The direction of travel is clear – signage displays are part of a connected system where reliability, security, lifecycle flexibility and service support matter as much as visual quality.

Raising the bar for what “good” looks like

Industry events like Integrated Systems Europe (ISE) are a snapshot of how fast expectations are moving. Innovation is pushing beyond “bigger screens” towards solutions designed for real-world conditions: long operating hours, challenging lighting, high footfall, diverse content formats, and simpler remote management. The common thread is that organisations want signage that performs consistently, integrates cleanly, and is easier to support across a distributed estate.

There is also a noticeable shift towards engineered-for-operation signage: not just panels with better specs, but display platforms designed to stay consistent over long hours, be easier to deploy at scale, and support tighter security and control. That means more attention on sealed designs and long-life components for 24/7 estates, modular approaches that let organisations refresh computing separately from the screen, and signage formats that cut power consumption in real terms, not just on a data sheet.

Better content requires operational discipline and creativity

Most organisations now understand they need better content. What’s less obvious is how quickly signage fails when the operating model isn’t thought through. Out-of-date messages, inconsistent branding, broken feeds or unclear ownership turn screens into visual clutter, and once audiences tune out, it’s hard to win attention back.

The organisations that understand the value treat signage as an ongoing programme, rather than a one-off install.
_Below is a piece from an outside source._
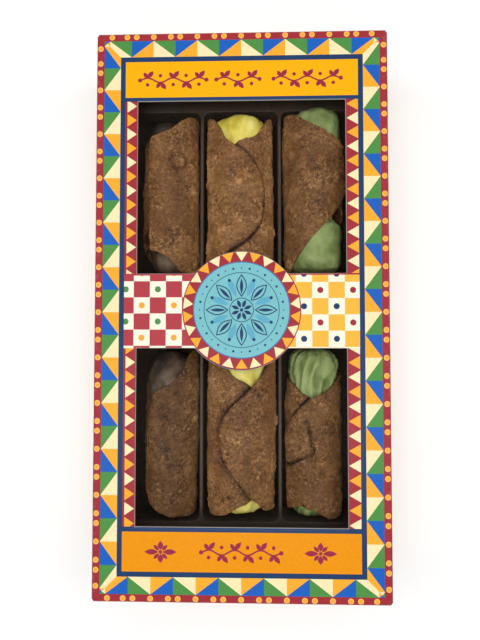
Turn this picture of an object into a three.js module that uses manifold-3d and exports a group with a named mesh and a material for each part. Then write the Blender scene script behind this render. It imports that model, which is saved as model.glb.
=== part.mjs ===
// A flat printed carton of six filled cannoli, shut, with two film windows in its front panel.
// A dark thermoformed tray inside it has two rows of three troughs, one cannolo in each.
// Millimetres. The carton lies on its back: +Z is up through the windows, +Y runs along the
// carton and +X across it. The origin is at the middle of the underside.
import * as THREE from "three";
import { mergeVertices } from "three/addons/utils/BufferGeometryUtils.js";
import Module from "manifold-3d";

// ---- driving dimensions ----------------------------------------------------------------------

// carton
const CARTON_WIDTH = 135;
const CARTON_LENGTH = 261;
const CARTON_HEIGHT = 40;
const BOARD = 0.6;
const WINDOW_HALF_WIDTH = 48;
const WINDOW_OUTER_END = 97.5; // from the middle of the windows to the far edge of each
const BAND_HALF_HEIGHT = 17.1; // board left between the two windows
const BADGE_RADIUS = 27.2; // round tab of board in the middle of the band
const WINDOW_SHIFT = 0.6; // the windows are cut this far towards +Y

// film glued behind the windows
const FILM = 0.2;
const FILM_GAP = 0.1;
const FILM_OVERLAP = 7;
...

They define what content should be centrally controlled versus locally tailored, set clear governance on who can publish and approve, and put monitoring in place so issues are spotted before users start ignoring the screens. In short, they protect trust because in a connected world, a screen that’s wrong or stale doesn’t just look bad, it creates friction.

From broadcast to engagement: when displays become part of the experience

In workplaces and education settings, the display is increasingly a collaboration surface as well as a communications channel. The shift isn’t just towards bigger screens, but towards environments where content can move seamlessly between large format displays, campus signage and projection depending on what the space is trying to achieve - present, teach, guide, or bring people together.

Higher education is a strong example of this. At Newcastle University, Sharp/NEC (now Sharp) supported the university’s £110 million redevelopment of the Stephenson Building, creating a modern engineering hub for teaching, research and collaboration. Delivered in two phases, the installation combined laser projection and display technology across lecture theatres, collaborative spaces and IT clusters, and added a large format LED display in the central atrium, creating a focal point for campus communications and events. It underlines a wider point: connected display estates are most valuable when they’re designed as an integrated system, matching the right format to the space, and ensuring content can be delivered consistently across a campus without adding operational friction.

Treat connected displays like a product

The most effective display estates are designed around the experience a space is meant to deliver, then supported with the operational model to sustain it. That means aligning content strategy with technical reality: how quickly messages need to change, how reliability is monitored, how issues are resolved, and how governance protects quality without slowing teams down.

In a world where content is constant, displays are no longer background fixtures. They are a primary interface between organisations and the people they serve. When they’re connected, consistent and high quality, they don’t just show information, they bring the message to life.